AQA A-Level History: Challenge and Transformation: Britain 1851–1964
5 exam-style questions with full mark schemes and model answers. Write your own answer and the AI examiner marks it against the mark scheme.
Read the three extracts below and answer the question that follows.
Extract A — written for this exercise in the style of a historian arguing that the two world wars were the decisive engine of social transformation in modern Britain.
The experience of total war did more to reshape British society than any peacetime reform movement. Between 1914 and 1918, and again after 1939, the state mobilised the whole population, drew women into munitions and clerical work in unprecedented numbers, and accustomed citizens to direction, rationing and planning. War demolished the assumption that the market alone should govern national life. The franchise was widened in 1918 in direct acknowledgement of wartime service, and the Beveridge Report of 1942 was conceived amid the solidarities of the Blitz. Without the levelling pressures and shared sacrifice of conflict, the cautious Edwardian state would never have accepted the obligations later embodied in the welfare state. The wars supplied both the administrative machinery and the moral argument for collectivism, sweeping aside Victorian individualism in a way that decades of agitation had failed to achieve.
Extract B — written for this exercise in the style of a historian arguing that the foundations of modern Britain were laid by long-term political and economic change before 1914.
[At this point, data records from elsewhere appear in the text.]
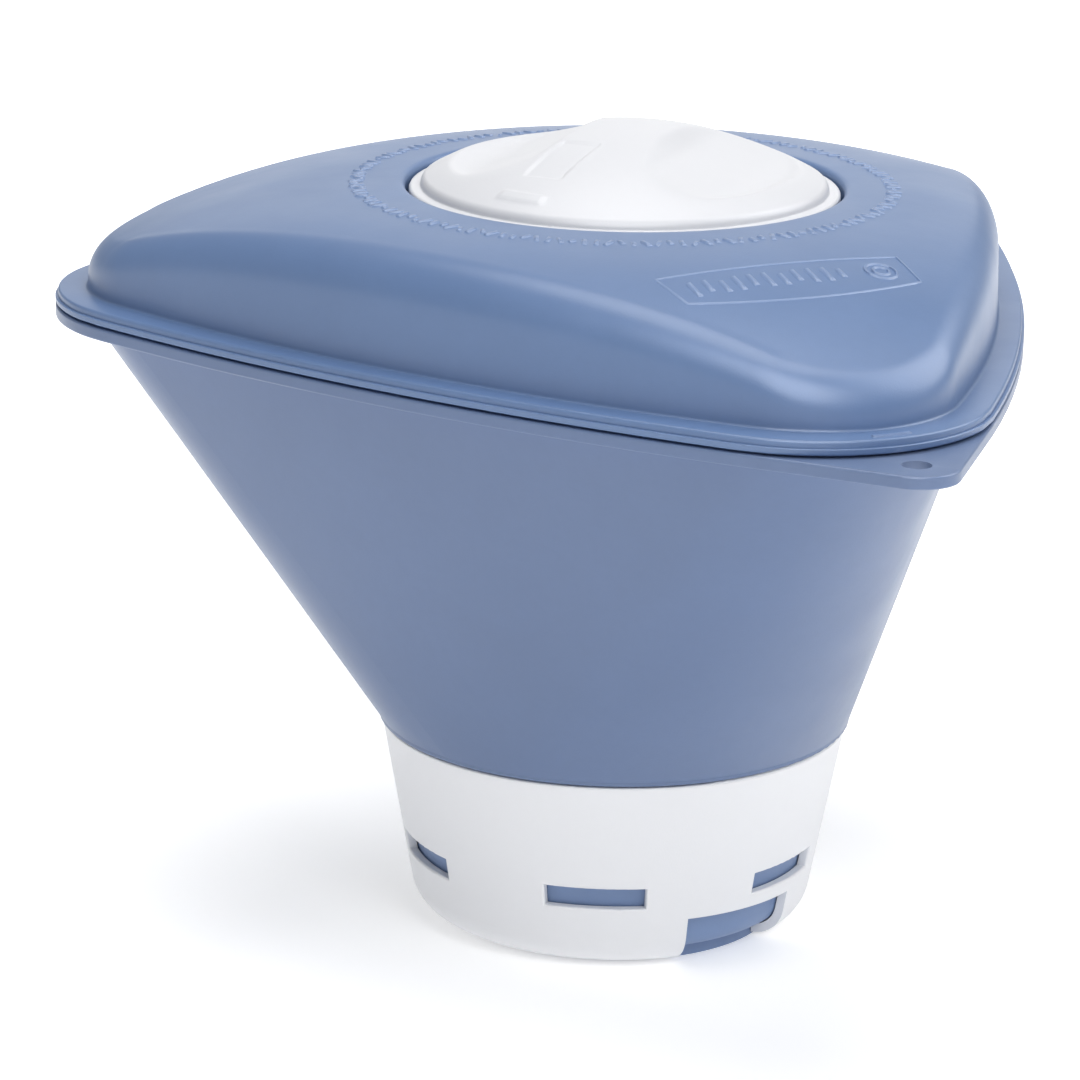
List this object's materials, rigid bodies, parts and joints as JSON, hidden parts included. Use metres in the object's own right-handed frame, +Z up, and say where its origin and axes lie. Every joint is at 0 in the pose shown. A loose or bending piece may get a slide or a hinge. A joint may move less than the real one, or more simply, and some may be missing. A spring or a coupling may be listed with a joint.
{
  "type": "floating chlorine dispenser",
  "caption": "Floating tablet dispenser: rounded-triangular float with a twist cap on top, a tablet chamber through it and a turning slotted dosing ring below.",
  "frame": {"origin": "centre of the foot's bottom face, on the axis of the tablet chamber", "axes": "+Z up along the chamber's axis; the corner with the tether tab points along -Y; the float is mirror-symmetric about the YZ plane"},
  "size_m": [0.223, 0.2254, 0.1763],
  "materials": {
    "float_plastic": "satin",
    "cup_plastic": "satin",
    "tube_plastic": "satin",
    "white_plastic": "satin",
    "seal_rubber": "matte"
  },
  "bodies": {
    "float": {"hull_shell": "float_plastic", "deck_shell": "float_plastic", "seam_seal": "seal_rubber", "tablet_tube": "tube_plastic", "tube_top_seal": "seal_rubber", "tube_bottom_seal": "seal_rubber", "vent_cup": "cup_plastic"},
    "dosing_ring": {"dosing_ring": "white_plastic"},
    "cap_seal": {"cap_seal": "seal_rubber"},
    "cap": {"cap": "white_plastic"}
  },
  "joints": [
    {"name": "ring_turn", "type": "hinge", "parent": "float", "child": "dosing_ring", "pos_m": [0, 0, 0.02], "axis": [0, 0, 1], "range_deg": [0, 30]},
    {"name": "cap_lift", "type": "slide", "parent": "float", "child": "cap_seal", "axis": [0, 0, 1], "range_m": [0, 0.1]},
    {"name": "cap_twist", "type": "hinge", "parent": "cap_seal", "child": "cap", "pos_m": [0, 0, 0.16], "axis": [0, 0, 1], "range_deg": [-40, 0]}
  ]
}
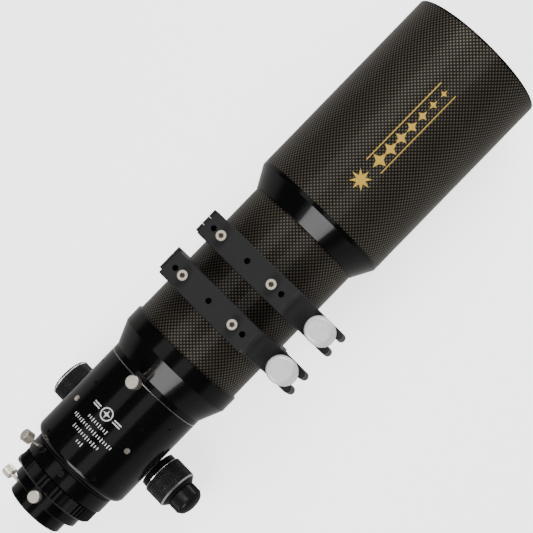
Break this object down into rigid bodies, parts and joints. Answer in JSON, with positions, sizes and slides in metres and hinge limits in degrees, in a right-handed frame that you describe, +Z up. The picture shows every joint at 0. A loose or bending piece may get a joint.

To credit the world wars with transforming Britain is to mistake acceleration for origin. The essential trajectory was set in the decades after 1851, as an industrial economy generated new classes, new wealth and new demands. The extensions of the franchise in 1867 and 1884 created a mass electorate; the growth of trade unions and the founding of the Labour Party gave organised labour a political voice; and the Liberal welfare reforms after 1906 already committed the state to old-age pensions and national insurance. These were not wartime improvisations but the products of sustained pressure, party competition and economic modernisation. The wars certainly hastened existing tendencies, but the direction of travel — towards a more democratic franchise and a more interventionist state — was firmly established in peacetime, by politicians responding to structural change rather than to the emergency of conflict.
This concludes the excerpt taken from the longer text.